Hematopoietic stem cell transplantation
(HSCT) is a highly utilized therapy for the treatment of a wide range of
heritable and acquired disorders of the blood and immune system. The majority
of HSCTs use donor allogeneic cells with matching haplotypes to avoid graft
versus host disease as well as graft rejection. However, there is a scarcity of
donor product for a variety of ethnic groups with rare haplotypes. Thus, the
therapeutic potential of HSCs could be significantly broadened by methods that
would either enable the ex vivo expansion of bona fide HSCs or the generation
of HSCs de novo by reprogramming adult somatic cells. In collaboration with Dr.

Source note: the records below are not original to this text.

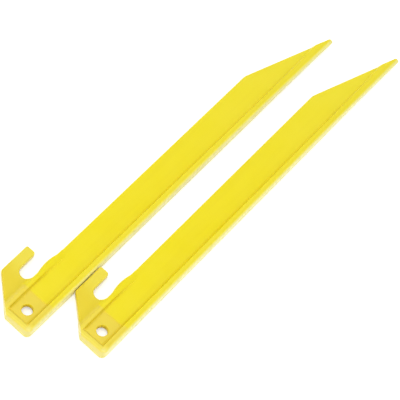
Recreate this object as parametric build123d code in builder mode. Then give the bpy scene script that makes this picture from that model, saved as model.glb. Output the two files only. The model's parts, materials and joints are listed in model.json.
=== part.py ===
"""A pair of injection-moulded plastic tent pegs, lying flat side by side.

Each peg is one moulding: a flat blade with a tall spine along its back, a single bevel down to a blunt
point, and a head that carries a striking bar, an eyelet and an open rope hook. The moulding is the same
above and below its parting plane, so it is drawn about Z = 0 and then stood on the ground.

Peg frame: +X from the head to the point, +Y from the spine to the hook, +Z up. Millimetres.
"""
import os

from build123d import *

# ---------------------------------------------------------------- driving dimensions
# whole peg
peg_length = 305.0  # head end to point
stem_width = 23.9  # back of the spine to the plain edge of the blade
spine_height = 10.4  # full height of the spine, which is what the peg lies on
blade_thickness = 5.0

# spine: a tall flange with a rounded back, a flat top and bottom, and a slightly hollow inner side
spine_width = 4.1  # across its top, from the back
spine_foot = 6.6  # where the hollow inner side would meet the blade at its thinnest
spine_hollow_radius = 8.0
spine_back_radius = 1.4  # along the outer edges, and on round the struck end's corner
spine_edge_radius = 0.4  # along the inner edges
point_kick = 1.0  # the back curves outwards by this much over the point
kick_start = 243.0

# point
bevel_start = 238.5  # from the struck end, where the plain edge gives way to the bevel
bevel_turn_radius = 14.0
point_width = 2.9
point_corner_radius = 1.2
spine_taper_start = 226.0
spine_point_height = 3.0
blade_taper_start = 240.0
blade_point_thickness = 2.2
taper_blend_radius = 90.0

# head
head_width = 18.6  # width of the end that is struck
head_corner_radius = 3.6  # in plan, where the struck end meets the back
bar_width = 3.6  # across the top of the striking bar
bar_foot = 5.4  # where the bar's hollow inner side meets the pad
bar_hollow_radius = 4.0
bar_low_height = 8.2  # the bar is lower at the hook side than at the spine
bar_inner_radius = 0.8

# hook
hook_reach = 41.1  # back of the spine to the outside of the hook
hook_corner = 20.3  # where the sloping shoulder meets the arm
hook_corner_radius = 2.2
arm_width = 7.3
arm_end = 43.8
arm_inner_radius = 1.9
arm_outer_radius = 1.2
slot_bottom = 25.9  # deepest point of the rope slot

# rope nub, opposite the end of the arm
nub_height = 1.25
nub_length = 17.0
nub_centre = 43.4
nub_blend_radius = 9.0

# rib beside the rope slot
rib_height = 8.2
rib_inner = 20.5  # inner edge of the rib's top
rib_top_width = 2.3
rib_foot_width = 1.2  # width of the hollow side towards the eyelet
rib_foot_radius = 2.0
rib_flank_width = 3.5  # width of the hollow side towards the hook plate
rib_flank_radius = 6.0
rib_edge_radius = 0.4  # along the rib's flat top
rib_fade_start = 30.0
rib_fade_end = 57.0
rib_blend_radius = 40.0

# eyelet and the recessed pad round it
eyelet_radius = 3.65
eyelet_x = 12.1
eyelet_y = 11.8
eyelet_chamfer = 0.35
pad_depth = 0.3
pad_end = 22.8

# edges of the flat plate
plate_edge_radius = 0.9

# how the two pegs lie
pair_step = 22.0  # the right peg lies this much further along
pair_gap = 0.5  # clear space between the left peg's spine and the right peg's hook

# how far a form that fades out, or meets a taller one, ends below the other's face
sink = 0.1

# ---------------------------------------------------------------- sizes that follow
spine_half = spine_height / 2
blade_half = blade_thickness / 2
spine_foot_half = blade_point_thickness / 2 - sink
slot_width = hook_reach - arm_width - stem_width
slot_radius = slot_width / 2
slot_centre_y = stem_width + slot_radius
slot_centre_x = slot_bottom + slot_radius
trim_margin = 1.0  # the plan outline clears the spine's rounded back by this much
deep = 2 * spine_height  # taller than anything on the peg
wide = 2 * hook_reach  # wider than anything on the peg
wall_cosine = 0.1  # a face whose normal has a smaller Z than this is a wall
flat_cosine = 0.9  # a face whose normal has a larger Z than this is a top or an underside
near = 0.1  # places closer than this are the same place when faces and edges are picked
bar_low_half = bar_low_height / 2
bar_start = spine_width - spine_edge_radius - near  # the bar's hidden end, inside the spine's flat top
rib_half = rib_height / 2
rib_middle = rib_inner + rib_top_width / 2
rib_outer = rib_inner + rib_top_width


def corner(sketch, x, y):
    """The corner of a sketch nearest to a point in the sketch's own plane."""
    return sketch.vertices().sort_by_distance((x, y, 0))[0]


def plan_outline():
    """The peg seen from above. Its back stands clear of the spine, which has its own rounded back."""
    back = -trim_margin
    tip_back = back - point_kick
    tip_edge = point_width - point_kick
    nub_start = nub_centre - nub_length / 2
    nub_end = nub_centre + nub_length / 2
    with BuildSketch() as outline:
        # stem, with the bevel on the hook side and the slight outward curve of the back
        with BuildLine():
            Line((0, back), (0, head_width))
            Line((0, head_width), (slot_centre_x, stem_width))
            Line((slot_centre_x, stem_width), (bevel_start, stem_width))
            Line((bevel_start, stem_width), (peg_length, tip_edge))
            Line((peg_length, tip_edge), (peg_length, tip_back))
            TangentArc((kick_start, back), (peg_length, tip_back), tangent=(1, 0))
            Line((kick_start, back), (0, back))
        make_face()
        fillet(corner(outline, bevel_start, stem_width), radius=bevel_turn_radius)
        fillet(corner(outline, peg_length, tip_edge), radius=point_corner_radius)
        fillet(corner(outline, peg_length, tip_back), radius=point_corner_radius + trim_margin)
        fillet(corner(outline, 0, back), radius=head_corner_radius + trim_margin)
        # nub that keeps the rope in the slot
        with BuildLine():
            ThreePointArc(
                (nub_start, stem_width),
                (nub_centre, stem_width + nub_height),
                (nub_end, stem_width),
            )
            Line((nub_end, stem_width), (nub_centre, spine_width))
            Line((nub_centre, spine_width), (nub_start, stem_width))
        make_face()
        for x in (nub_start, nub_end):
            fillet(corner(outline, x, stem_width), radius=nub_blend_radius)
        # hook: a sloping shoulder, an arm that points down the peg, and the slot behind it
        with BuildLine():
            Polyline(
                (0, head_width),
                (hook_corner, hook_reach),
                (arm_end, hook_reach),
                (arm_end, hook_reach - arm_width),
                (slot_centre_x, hook_reach - arm_width),
                (slot_centre_x, spine_width),
                (0, spine_width),
                close=True,
            )
        make_face()
        with Locations((slot_centre_x, slot_centre_y)):
            Circle(slot_radius, mode=Mode.SUBTRACT)
        fillet(corner(outline, hook_corner, hook_reach), radius=hook_corner_radius)
        fillet(corner(outline, arm_end, hook_reach), radius=arm_outer_radius)
        fillet(corner(outline, arm_end, hook_reach - arm_width), radius=arm_inner_radius)
    return outline.sketch


def side_profile(half_start, half_end, taper_start, taper_end, blend):
    """Side view of something that keeps its height and then thins along the peg."""
    with BuildSketch(Plane.XZ) as profile:
        with BuildLine():
            Polyline(
                (0, -half_start),
                (0, half_start),
                (taper_start, half_start),
                (taper_end, half_end),
                (taper_end, -half_end),
                (taper_start, -half_start),
                close=True,
            )
        make_face()
        for side in (-half_start, half_start):
            fillet(corner(profile, taper_start, side), radius=blend)
    return profile.sketch


def bar_section(y, half):
    """The striking bar cut across at the given Y. Its inner side runs out hollow into the pad."""
    foot = blade_half - pad_depth - sink
    with BuildSketch(Plane.XZ.offset(-y)) as section:
        with BuildLine():
            RadiusArc((bar_foot, -foot), (bar_width, -half), -bar_hollow_radius)
            Polyline((bar_width, -half), (0, -half), (0, half), (bar_width, half))
            RadiusArc((bar_width, half), (bar_foot, foot), -bar_hollow_radius)
            Line((bar_foot, foot), (bar_foot, -foot))
        make_face()
        for side in (-half, half):
            fillet(corner(section, 0, side), radius=spine_back_radius)
            fillet(corner(section, bar_width, side), radius=bar_inner_radius)
    return section.sketch


# ---------------------------------------------------------------- blade and hook plate
with BuildPart() as plate:
    extrude(plan_outline(), amount=blade_half, both=True)
    split(bisect_by=Plane.ZX.offset(spine_width), keep=Keep.TOP)
    extrude(
        side_profile(
            blade_half, blade_point_thickness / 2, blade_taper_start, peg_length, taper_blend_radius
        ),
        amount=wide,
        both=True,
        mode=Mode.INTERSECT,
    )
    walls = plate.faces().filter_by(
        lambda face: abs(face.normal_at().Z) < wall_cosine and face.center().Y > spine_width + near
    )
    fillet(
        walls.edges().filter_by(lambda edge: abs(edge.tangent_at(0.5).Z) < flat_cosine),
        radius=plate_edge_radius,
    )
    # shallow recessed pad round the eyelet, on both faces
    for side in (-1, 1):
        with BuildSketch(Plane.XY.offset(side * (blade_half - pad_depth))):
            with Locations((0, spine_width)):
                Rectangle(pad_end, rib_middle - spine_width, align=(Align.MIN, Align.MIN))
        extrude(amount=side * blade_half, mode=Mode.SUBTRACT)

# ---------------------------------------------------------------- spine
with BuildPart() as spine:
    with BuildSketch() as spine_plan:
        with BuildLine():
            Polyline((kick_start, 0), (0, 0), (0, spine_foot), (peg_length, spine_foot))
            Line((peg_length, spine_foot), (peg_length, -point_kick))
            TangentArc((kick_start, 0), (peg_length, -point_kick), tangent=(1, 0))
        make_face()
        fillet(corner(spine_plan, 0, 0), radius=head_corner_radius)
    extrude(amount=spine_half, both=True)
    with BuildSketch(Plane.YZ):
        with BuildLine():
            Polyline(
                (spine_width, -spine_half),
                (-wide, -spine_half),
                (-wide, spine_half),
                (spine_width, spine_half),
            )
            RadiusArc((spine_width, spine_half), (spine_foot, spine_foot_half), -spine_hollow_radius)
            Line((spine_foot, spine_foot_half), (spine_foot, -spine_foot_half))
            RadiusArc(
                (spine_foot, -spine_foot_half), (spine_width, -spine_half), -spine_hollow_radius
            )
        make_face()
    extrude(amount=peg_length, mode=Mode.INTERSECT)
    extrude(
        side_profile(
            spine_half, spine_point_height / 2, spine_taper_start, peg_length, taper_blend_radius
        ),
        amount=wide,
        both=True,
        mode=Mode.INTERSECT,
    )
    back_walls = spine.faces().filter_by(
        lambda face: abs(face.normal_at().Z) < wall_cosine and face.center().Y < spine_width / 2
    )
    fillet(
        back_walls.edges().filter_by(
            lambda edge: abs(edge.tangent_at(0.5).Z) < flat_cosine and edge.center().X < peg_length - near
        ),
        radius=spine_back_radius,
    )
    tops = spine.faces().filter_by(lambda face: abs(face.normal_at().Z) > flat_cosine)
    fillet(
        tops.edges().filter_by(
            lambda edge: abs(edge.tangent_at(0.5).X) > flat_cosine
            and edge.center().Y > spine_width - near
        ),
        radius=spine_edge_radius,
    )

# ---------------------------------------------------------------- striking bar
with BuildPart() as bar:
    add(bar_section(bar_start, spine_half - sink))
    add(bar_section(rib_middle, bar_low_half))
    loft()

# ---------------------------------------------------------------- rib beside the rope slot
with BuildPart() as rib:
    foot = blade_half - sink
    foot_start = rib_inner - rib_foot_width
    flank_end = rib_outer + rib_flank_width
    with BuildSketch(Plane.YZ):
        with BuildLine():
            Line((foot_start, 0), (foot_start, foot))
            RadiusArc((foot_start, foot), (rib_inner, rib_half), -rib_foot_radius)
            Line((rib_inner, rib_half), (rib_outer, rib_half))
            RadiusArc((rib_outer, rib_half), (flank_end, foot), -rib_flank_radius)
            Polyline((flank_end, foot), (flank_end, 0), (foot_start, 0))
        make_face()
        mirror(about=Plane.XZ)
    extrude(amount=rib_fade_end)
    extrude(
        side_profile(rib_half, foot, rib_fade_start, rib_fade_end, rib_blend_radius),
        amount=wide,
        both=True,
        mode=Mode.INTERSECT,
    )
    extrude(plan_outline(), amount=deep, both=True, mode=Mode.INTERSECT)
    flat_tops = rib.faces().filter_by(
        lambda face: face.geom_type == GeomType.PLANE
        and abs(face.normal_at().Z) > flat_cosine
        and abs(face.center().Z) > rib_half - near
    )
    fillet(
        flat_tops.edges().filter_by(lambda edge: abs(edge.tangent_at(0.5).X) > flat_cosine),
        radius=rib_edge_radius,
    )

# ---------------------------------------------------------------- the moulding
with BuildPart() as moulding:
    add(plate.part)
    add(spine.part)
    add(bar.part)
    extrude(plan_outline(), amount=deep, both=True, mode=Mode.INTERSECT)
    with Locations((eyelet_x, eyelet_y, 0)):
        Hole(eyelet_radius)
    eyelet_rims = moulding.edges().filter_by(
        lambda edge: edge.geom_type == GeomType.CIRCLE
        and abs(edge.radius - eyelet_radius) < near
        and edge.arc_center.X < pad_end
    )
    chamfer(eyelet_rims, length=eyelet_chamfer)
    add(rib.part)

# ---------------------------------------------------------------- the pair, standing on Z = 0
os.makedirs("parts", exist_ok=True)
pair_length = peg_length + pair_step
across = hook_reach + pair_gap  # sideways distance from one peg to the next
middle_x = pair_length / 2
middle_y = (hook_reach - across - point_kick) / 2

with BuildPart() as peg_left:
    with Locations((-middle_x, -middle_y, spine_half)):
        add(moulding.part)
peg_left.part.label = "peg_left"
export_step(peg_left.part, "parts/peg_left.step")

with BuildPart() as peg_right:
    with Locations((pair_step - middle_x, -across - middle_y, spine_half)):
        add(moulding.part)
peg_right.part.label = "peg_right"
export_step(peg_right.part, "parts/peg_right.step")
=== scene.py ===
"""Finish, studio and camera for a pair of moulded plastic tent pegs.

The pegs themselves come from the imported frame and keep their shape. This script gives them their
moulded finish and sets the pale floor, the soft lamps and the camera. Lengths are in metres.
"""
import json
import math

import bpy
from bpy.props import FloatProperty, FloatVectorProperty, PointerProperty
from bpy.types import Operator, Panel, PropertyGroup
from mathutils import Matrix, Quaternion, Vector


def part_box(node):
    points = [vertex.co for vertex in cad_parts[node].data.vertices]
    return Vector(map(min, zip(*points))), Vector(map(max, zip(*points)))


bl_info = {
    "name": "Tent Peg Pair",
    "version": (1, 0, 0),
    "blender": (4, 5, 0),
    "location": "View3D > Sidebar > Tent Pegs",
    "description": "Finishes a pair of moulded tent pegs and sets a studio round them",
    "category": "Object",
}

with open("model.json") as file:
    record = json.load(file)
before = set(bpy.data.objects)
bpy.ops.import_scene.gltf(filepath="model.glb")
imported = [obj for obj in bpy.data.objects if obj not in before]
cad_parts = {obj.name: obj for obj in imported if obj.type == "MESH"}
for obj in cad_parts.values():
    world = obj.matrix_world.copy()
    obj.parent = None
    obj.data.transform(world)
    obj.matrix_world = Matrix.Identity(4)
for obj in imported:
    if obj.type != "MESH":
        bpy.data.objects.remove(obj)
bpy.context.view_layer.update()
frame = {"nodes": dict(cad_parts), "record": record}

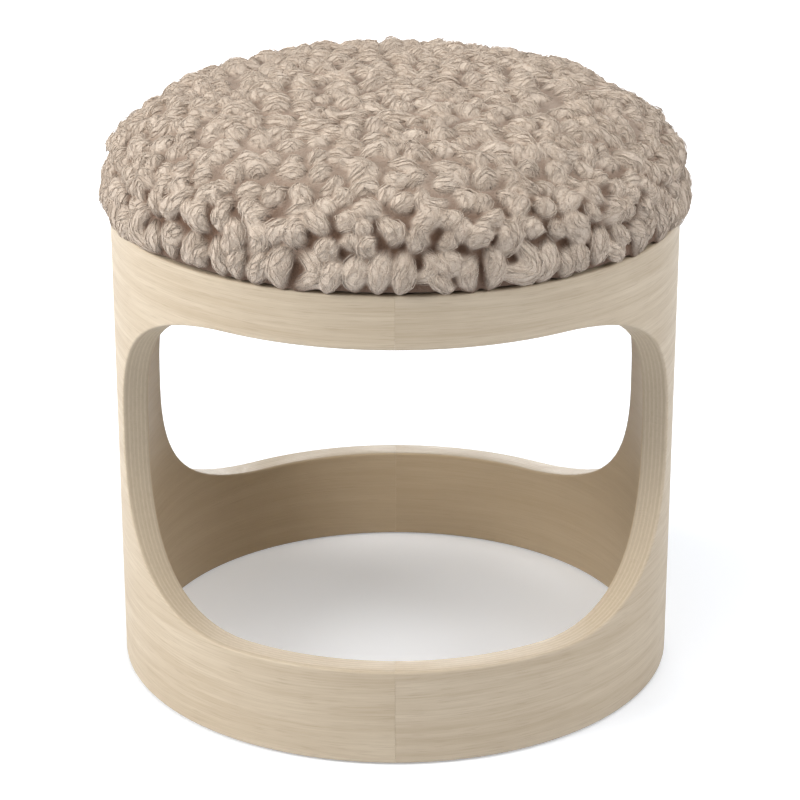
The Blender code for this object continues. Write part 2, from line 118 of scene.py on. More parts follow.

Ronald Hoffman we are exploring the mechanisms by which human HSCs can be
expanded ex vivo without losing their functional properties and to improve,
commercialize and bring to the bedside a cellular expansion
protocol that utilizes valproic acid. This approach is
currently being evaluated in a clinical phase I trial (NCT03885947). Ongoing pre-clinical
research deals with process and product improvement and cryopreservation of the
expanded product with optimal retention of transplantation functionality.
Other projects revolve
around 1) understanding the mechanisms of reprogramming somatic cells into
functional hematopoietic stem and progenitor cells, 2) refining/improving the
process, so that the generated cells will be capable of sustaining in vivo
hematopoiesis, 3) developing this hematopoietic reprogramming technology into a
clinical product for treating blood disorders, and 4) explore ex vivo HSC
expansion with and for gene therapy purposes. Another recent project is focused
on unraveling the cellular and molecular events underlying human HSC
engraftment and reconstitution, which will provide critical direct insights into basic human HSC biology,
specifically the dynamic processes and balance of self-renewal, quiescence and
cell fate decisions in vivo upon HSC transplantation.
Additional,
collaborative projects involve derivation of induced
pluripotent stem cells (iPSCs) from clinically healthy individuals and patients
with specific syndromes with a focus on familial cancers and cardiovascular
disorders, and their use to understand the etiology of disease, to identify novel
therapeutic targets, to evaluate existing drugs, the molecular underpinnings of
variability in drug responses of individuals, all with the indent to develop precise and personalized treatments
for patients.